On Jan. 10, 2014, the U.S. Department of Justice and U.S. Department of Commerce appointed 30 members to the first-ever National Commission on Forensic Science. Among these experts was Judge Barbara Hervey of the Texas Court of Criminal Appeals.
The commission was created in February 2013 by the DOJ and U.S. Department of Commerce’s National Institute of Standards and Technology. This cross-departmental initiative is meant to “strengthen and enhance” the validity and reliability of forensic science by focusing on the “intersections between forensic science and the criminal justice system.” The commission will standardize national guidance for laboratories working on the federal, state, and local levels and also will develop policy recommendations to the U.S. Attorney General’s Office, such as professional responsibility codes and training and certification requirements.

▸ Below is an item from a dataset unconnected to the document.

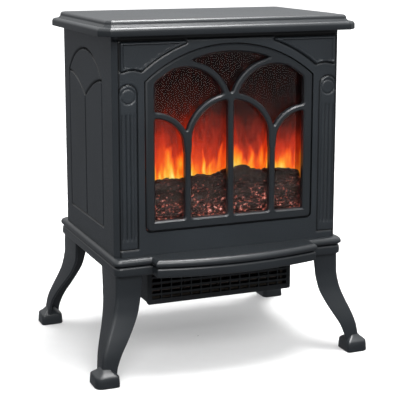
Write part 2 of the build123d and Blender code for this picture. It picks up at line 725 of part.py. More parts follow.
with BuildPart() as spindle_reflectors:
    for index in range(9):
        with BuildSketch(Plane.YZ.offset(-110 + index * 26)):
            with Locations((SPINDLE_Y, SPINDLE_Z)):
                Rectangle(44, 11, rotation=index * 40)
                Circle(5)
                Circle(SHAFT_R, mode=Mode.SUBTRACT)
        extrude(amount=1.0)
        with BuildSketch(Plane.YZ.offset(-109 + index * 26)):
            with Locations((SPINDLE_Y, SPINDLE_Z)):
                Circle(5)
                Circle(SHAFT_R, mode=Mode.SUBTRACT)
        extrude(amount=6)
save(spindle_reflectors, "spindle_reflectors")

save(shaft_block(-139, -122, SPINDLE_Y, SPINDLE_Z, 8, BOX_FLOOR, 6), "spindle_bearing")
save(shaft_block(122, 139, SPINDLE_Y, SPINDLE_Z, 20, BOX_FLOOR, 15), "spindle_motor")
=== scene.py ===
import math

import bmesh
import bpy
import numpy as np
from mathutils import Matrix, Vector, noise


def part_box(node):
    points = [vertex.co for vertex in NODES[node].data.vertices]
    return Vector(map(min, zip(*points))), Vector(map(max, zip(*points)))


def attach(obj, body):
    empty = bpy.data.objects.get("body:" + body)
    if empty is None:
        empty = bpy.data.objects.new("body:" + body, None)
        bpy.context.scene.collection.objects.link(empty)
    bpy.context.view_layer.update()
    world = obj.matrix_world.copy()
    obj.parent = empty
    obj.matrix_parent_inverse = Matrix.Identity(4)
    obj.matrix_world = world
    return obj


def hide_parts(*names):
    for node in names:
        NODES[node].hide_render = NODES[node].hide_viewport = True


bl_info = {
    "name": "Electric stove",
    "version": (1, 0, 0),
    "blender": (4, 5, 0),
    "location": "3D View > Sidebar > Stove",
    "description": "Detailed skins and finishes for a free-standing electric stove",
    "category": "Object",
}

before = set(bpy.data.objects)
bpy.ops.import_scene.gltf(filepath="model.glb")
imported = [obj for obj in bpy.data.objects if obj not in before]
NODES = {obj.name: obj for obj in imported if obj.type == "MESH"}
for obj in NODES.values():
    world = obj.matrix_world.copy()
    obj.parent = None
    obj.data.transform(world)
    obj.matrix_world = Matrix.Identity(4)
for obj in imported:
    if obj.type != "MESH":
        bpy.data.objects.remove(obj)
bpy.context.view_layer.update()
MM = 0.001

# sizes that the skins share with the frame, in millimetres: x to the right, y back, z up
# body, and the cast front before it
BODY_X = 178.5
BODY_FRONT = -118.5
BODY_BACK = 125.0
BODY_Z = 180.6
FASCIA_X = 171.7
FASCIA_Y = -129.4
# top slab
SLAB_X = 201.1
SLAB_FRONT = -144.8
SLAB_BACK = 125.4
SLAB_Z = 498.1
SLAB_CUT = 14.3
HEIGHT = 520.0
# window frame, its opening and its bars; an arch is its centre x, centre z and outer radius
WINDOW_X = 131.7
WINDOW_Y = -130.8
WINDOW_Z = 215.5
WINDOW_CORNER = 9.0
WINDOW_GAP = 1.9
FRAME_DEPTH = 12.0
OPEN_X = 118.5
OPEN_Z = 229.5
ARCH_Z = 282.0
ARCH_OUTER = 200.0
ARCH_INNER = 189.0
BAR = 8.6
MULLION = 8.8
MULLION_X = 67.2
MID_ARCH = (0.0, 339.0, 71.2)
SIDE_ARCH = (120.0, 331.0, 57.0)
FAN_ARCH = (70.8, 387.0, 72.3)
# base moulding with its bowed apron
BASE_X = 184.5
BASE_FRONT = -141.0
BASE_BACK = 153.5
BASE_Z = 154.0
BOW_X = 129.0
BOW_END = -162.0
BOW_FRONT = -180.0
# outer corners of the straight upper legs, about the middle of the base
LEG_X = 179.5
LEG_Y = 140.25
LEG_MID = 8.25


# ---------------- settings a user would change
def length_setting(label, description, default, low, high):
    """A length setting, in metres."""
    return bpy.props.FloatProperty(name=label, description=description, default=default,
                                   min=low, max=high, unit="LENGTH")


def colour_setting(label, description, default):
    """A colour setting."""
    return bpy.props.FloatVectorProperty(name=label, description=description, default=default,
                                         min=0, max=1, size=3, subtype="COLOR")


class StoveSizes(bpy.types.PropertyGroup):
    """Sizes of the surface detail."""

    bar_round: length_setting(
        "Bar rounding", "Rounding of the tracery bars' edges", 0.0021, 0.0005, 0.0035)
    bead_height: length_setting(
        "Bead height", "Height of the beads on the cast front", 0.0027, 0.0, 0.004)
    panel_groove: length_setting(
        "Panel groove", "Depth of the moulding lines on the side panels", 0.0036, 0.0, 0.004)
    relief_pitch: length_setting(
        "Relief pitch", "Distance between the points of a relief surface", 0.0013, 0.0008, 0.004)
    ember_count: bpy.props.IntProperty(
        name="Ember pieces", description="Broken pieces scattered over the ember bed",
        default=430, min=0, max=800)


class StoveColours(bpy.types.PropertyGroup):
    """Colours of the finishes."""

    paint: colour_setting("Paint", "Charcoal casing paint", (0.0215, 0.0265, 0.0315))
    dark: colour_setting("Dark parts", "Grille and small plastic parts", (0.012, 0.014, 0.016))
    bark: colour_setting("Bark", "Charred bark of the log set", (0.015, 0.007, 0.0045))
    # painted glow colour, emitted by the bark for the light under the log set
    ember: colour_setting("Ember", "Glow between the bark plates", (0.60, 0.13, 0.08))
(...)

According to the DOJ, commission members—who were selected from more than 300 candidates—represent “an extremely broad range of expertise and skills” and include forensic science providers, researchers, professors, law enforcement officials, and legal experts including prosecutors, defense attorneys, and judges. "I’m very excited and very honored," Hervey told the State Bar. "I will try to represent Texas well."
Hervey, of San Antonio, has served as judge of Place 7 on the Texas Court of Criminal Appeals for more than 13 years. She received her law degree from St. Mary’s University School of Law in 1979 and was admitted to the Texas Bar that same year. Hervey then practiced with a San Antonio law office for five years and went on to serve as assistant criminal district attorney of Bexar County’s appellate section for 16 years.
Concerned about the increase in wrongful convictions in Texas, Hervey established the Texas Criminal Justice Integrity Unit in 2008, which aims to decrease convictions of innocent persons by improving defense counsel quality, eyewitness identification procedures, crime lab reliability and forensic science, attorney accountability, and more.